For independent symbols in the source signal, $$ S = -\sum_i p_i \log p_i, $$ $p_i$ again being the probability of recieving symbol $i$. Taking a long, $n$-character message, we will observe with high probability $np_1$ occurences of the first symbol, and so on to $np_m$ occurences of the $m^{\text{th}}$, for a signal producing symbols from an alphabet of length $m$. The probability of receiving a particular signal of this type is approximately $p \approx p_1^{np_1}p_2^{np_2} \ldots p_m^{np_m}$. We take the logarithm and tidy up: $$ \begin{align} \log p & \approx m \sum_i^m p_i \log p_i \log p \approx -mS,\\ \\ S &\approx \frac{\log\frac{1}{p}}{n}. \end{align} $$ This result holds for any source, and we can tighten it up with the following theorem:

THEOREM 3: Given any $\epsilon > 0 \text{ and } \delta > 0$, we may find $n_0$ so that any sequences of length $n \geq n_0$ fall into two cases:

  1. a set whose total probability is less than $\epsilon$
  2. The remainder, whose probabilities satisfy $$ \left| \frac{\log p^{-1}}{n} - S\right| < \delta. $$

PROOF: Again assuming we are dealing with an ergodic system, we have that any state may transition into another with some probability $P>0$ and will take a particular path with $p > 0$ to do so. By the relationship of pointwise ergodicity and the strong law of large numbers, we can say that the number of times a particular path $p_{ij}$ is taken in a sequence of length $N$ is proportional to the probability of being at point $i$, say $P_i$, and then choosing this path at any point, $p_{ij}N$. If $N$ is sufficiently large, the probability of percentage error $\pm \delta$ is less than $\epsilon$. Almost all of the numbers, excluding a set with small probability, the actual numbers lie within this $$ (P_ip_{ij} \pm \delta)N, $$ so almost all sequences have a probability $p$ given by the expression $$ p = \prod_{i,j}p_{ij}^{(P_ip_{ij} \pm \delta)N}, $$ from which we can determine $$ \frac{\log p}{N} = \sum_{i,j} (P_i p_{ij} \pm \delta) \log p_{ij}\\ \left| \frac{\log p}{N} - \sum_{i,j} P_i p_{ij} \log p_{ij} \right| < \eta. $$ A bit of arithmetic is sufficient to show that this is equivalent to our theorem. $\blacksquare$

We also have the following theorem relating entropy to the number of strings needed to be added up to reach some probability $q$:

THEOREM 4: $$ \lim_{N \to \infty} \frac{\log n(q)}{N} = S, $$ when $q \neq 0,1$.

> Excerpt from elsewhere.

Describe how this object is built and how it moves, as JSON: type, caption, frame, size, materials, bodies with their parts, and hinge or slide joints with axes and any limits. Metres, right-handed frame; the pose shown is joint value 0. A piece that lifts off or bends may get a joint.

PROOF: Suppose $q = 0$. Then clearly $n(q) = 0$. If, however, we have $q = 1$, then $n(q)$ should be the number of strings of length $N$. We assume that we are working with bitstrings, and thus may express this number as $2^N$. It is easy to generalize our result to strings with characters from alphabets of any size. We see then that to achieve probability 1, we need all $2^N$ strings.

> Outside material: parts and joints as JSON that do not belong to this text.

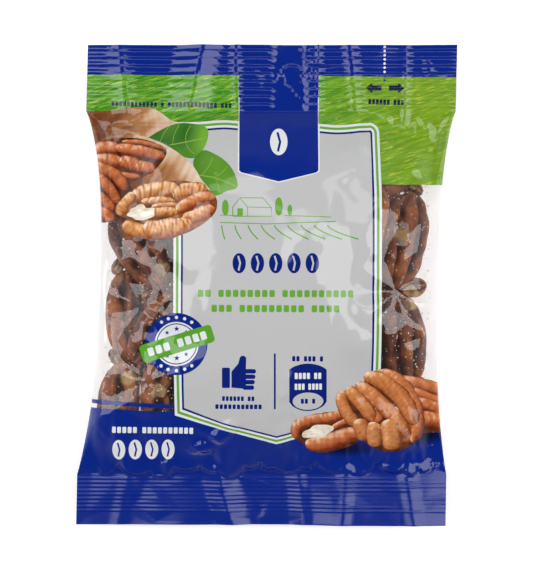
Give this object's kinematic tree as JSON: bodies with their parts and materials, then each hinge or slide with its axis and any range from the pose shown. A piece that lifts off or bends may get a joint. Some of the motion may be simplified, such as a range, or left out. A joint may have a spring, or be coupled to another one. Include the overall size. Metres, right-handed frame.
{
  "type": "bag of pecan halves",
  "caption": "Sealed clear pillow bag of shelled pecan halves, printed in blue and green, lying on its back.",
  "frame": {"origin": "the middle of the bag's underside, on the surface it lies on", "axes": "+Y towards the header seal, +Z out of the printed front, +X to the right seen from the front"},
  "size_m": [0.1235, 0.156, 0.0275],
  "materials": {
    "clear_film": "glossy clear laminate, printed on its inner face",
    "printed_film": "glossy laminate, printed blue and green, ribbed by the seal jaws",
    "pecan_kernel": "satin brown skin over cream flesh"
  },
  "bodies": {
    "root": {"film_tube": "clear_film", "header_seal": "printed_film", "foot_seal": "printed_film", "back_fin_seal": "clear_film", "pecan_half_01": "pecan_kernel", "pecan_half_02": "pecan_kernel", "pecan_half_03": "pecan_kernel", "pecan_half_04": "pecan_kernel", "pecan_half_05": "pecan_kernel", "pecan_half_06": "pecan_kernel", "pecan_half_07": "pecan_kernel", "pecan_half_08": "pecan_kernel", "pecan_half_09": "pecan_kernel", "pecan_half_10": "pecan_kernel", "pecan_half_11": "pecan_kernel", "pecan_half_12": "pecan_kernel", "pecan_half_13": "pecan_kernel", "pecan_half_14": "pecan_kernel", "pecan_half_15": "pecan_kernel", "pecan_half_16": "pecan_kernel", "pecan_half_17": "pecan_kernel", "pecan_half_18": "pecan_kernel", "pecan_half_19": "pecan_kernel", "pecan_half_20": "pecan_kernel", "pecan_half_21": "pecan_kernel", "pecan_half_22": "pecan_kernel", "pecan_half_23": "pecan_kernel", "pecan_half_24": "pecan_kernel", "pecan_half_25": "pecan_kernel", "pecan_half_26": "pecan_kernel", "pecan_half_27": "pecan_kernel", "pecan_half_28": "pecan_kernel", "pecan_half_29": "pecan_kernel", "pecan_half_30": "pecan_kernel", "pecan_half_31": "pecan_kernel", "pecan_half_32": "pecan_kernel", "pecan_half_33": "pecan_kernel", "pecan_half_34": "pecan_kernel"}
  },
  "joints": []
}
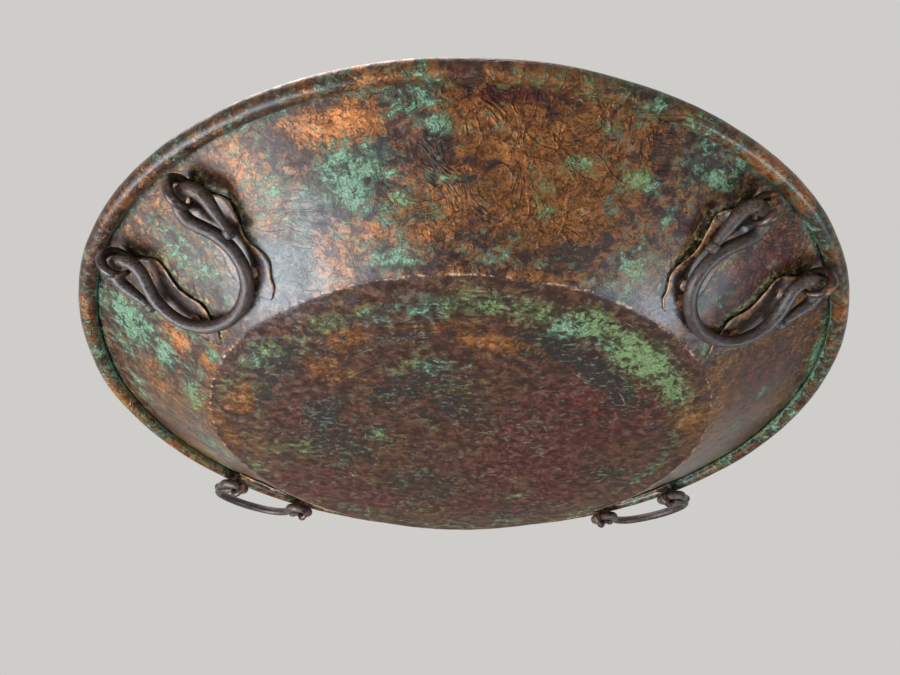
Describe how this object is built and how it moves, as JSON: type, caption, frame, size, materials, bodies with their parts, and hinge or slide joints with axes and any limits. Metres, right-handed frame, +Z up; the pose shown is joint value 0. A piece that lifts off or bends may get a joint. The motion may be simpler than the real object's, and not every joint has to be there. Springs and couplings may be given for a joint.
{
  "type": "bowl",
  "caption": "Wide, shallow hammered copper bowl with a rolled rim and forged iron bail handles that swing in eyes riveted to its wall.",
  "frame": {"origin": "middle of the flat disc that the bowl stands on, the bottom centre of its box", "axes": "+Z up out of the mouth; the front handles, tucked against the wall, are towards -Y; +X is to the right seen from the front"},
  "size_m": [0.66, 0.66, 0.0615],
  "materials": {
    "copper": "hammered copper, aged brown with green verdigris",
    "wire": "plain drawn iron wire, hidden in the rolled rim",
    "strap_iron": "forged, dark, rusty along the edges",
    "rivet_iron": "hammered heads, rusty",
    "handle_iron": "forged round bar, dark and rubbed smooth"
  },
  "bodies": {
    "bowl": {"bowl_shell": "copper", "rim_wire": "wire", "strap_front_left_1": "strap_iron", "strap_front_left_2": "strap_iron", "strap_front_right_1": "strap_iron", "strap_front_right_2": "strap_iron", "strap_back_right_1": "strap_iron", "strap_back_right_2": "strap_iron", "strap_back_left_1": "strap_iron", "strap_back_left_2": "strap_iron", "rivet_front_left_1_upper": "rivet_iron", "rivet_front_left_1_lower": "rivet_iron", "rivet_front_left_2_upper": "rivet_iron", "rivet_front_left_2_lower": "rivet_iron", "rivet_front_right_1_upper": "rivet_iron", "rivet_front_right_1_lower": "rivet_iron", "rivet_front_right_2_upper": "rivet_iron", "rivet_front_right_2_lower": "rivet_iron", "rivet_back_right_1_upper": "rivet_iron", "rivet_back_right_1_lower": "rivet_iron", "rivet_back_right_2_upper": "rivet_iron", "rivet_back_right_2_lower": "rivet_iron", "rivet_back_left_1_upper": "rivet_iron", "rivet_back_left_1_lower": "rivet_iron", "rivet_back_left_2_upper": "rivet_iron", "rivet_back_left_2_lower": "rivet_iron"},
    "bail_front_left": {"handle_front_left": "handle_iron"},
    "bail_front_right": {"handle_front_right": "handle_iron"},
    "bail_back_right": {"handle_back_right": "handle_iron"},
    "bail_back_left": {"handle_back_left": "handle_iron"}
  },
  "joints": [
    {"name": "swing_front_left", "type": "hinge", "parent": "bowl", "child": "bail_front_left", "pos_m": [-0.21477, -0.21477, 0.03701], "axis": [-0.7071, 0.7071, 0], "range_deg": [0, 173.5]},
    {"name": "swing_front_right", "type": "hinge", "parent": "bowl", "child": "bail_front_right", "pos_m": [0.21477, -0.21477, 0.03701], "axis": [-0.7071, -0.7071, 0], "range_deg": [0, 173.5]},
    {"name": "swing_back_right", "type": "hinge", "parent": "bowl", "child": "bail_back_right", "pos_m": [0.21477, 0.21477, 0.03701], "axis": [0.7071, -0.7071, 0], "range_deg": [-168.2, 5.3]},
    {"name": "swing_back_left", "type": "hinge", "parent": "bowl", "child": "bail_back_left", "pos_m": [-0.21477, 0.21477, 0.03701], "axis": [0.7071, 0.7071, 0], "range_deg": [-168.2, 5.3]}
  ]
}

From theorem 3, we have that almost all of our sequences of characters come with a probability approaching $p = 2^{-SN}$ for large $N$. If we arrange the probabilites of each string in descending order, we will have that the number of strings to reach probability $q$ will be $q2^{SN}$, and we will not see any of the strings with probability less than $\epsilon$ in our collection. Therefore, $n(q) = \frac{q}{2^{-SN}} = q2^{SN}$. From here, we can see very quickly that $$ \frac{\log n(q)}{N} = S. $$ $\blacksquare$

Information and Thermodynamics

The real crux of the article is how we relate thermodynamic entropy and information theory. Evidently, we use similar jargon between the disciplines, in particular the use of the word "entropy". The Boltzmann thermodynamic entropy formula may in fact be viewed as a particular case of Shannon's information entropy, with Boltzmann's constant acting as a constant of proportionality between the two, and with the logarithm taking a different base. The conversion factor from base $e$ to base 2 may be absorbed into a constant itself, and so we have a simple way of converting between the two.

There is also an interesting parallel between our assumption of ergodic processes and the canonical ensemble of statistical mechanics - I'm not well versed enough in the particulars of ergodic theory to draw any conclusions from this, but when I have understood more, I will report on any interesting findings.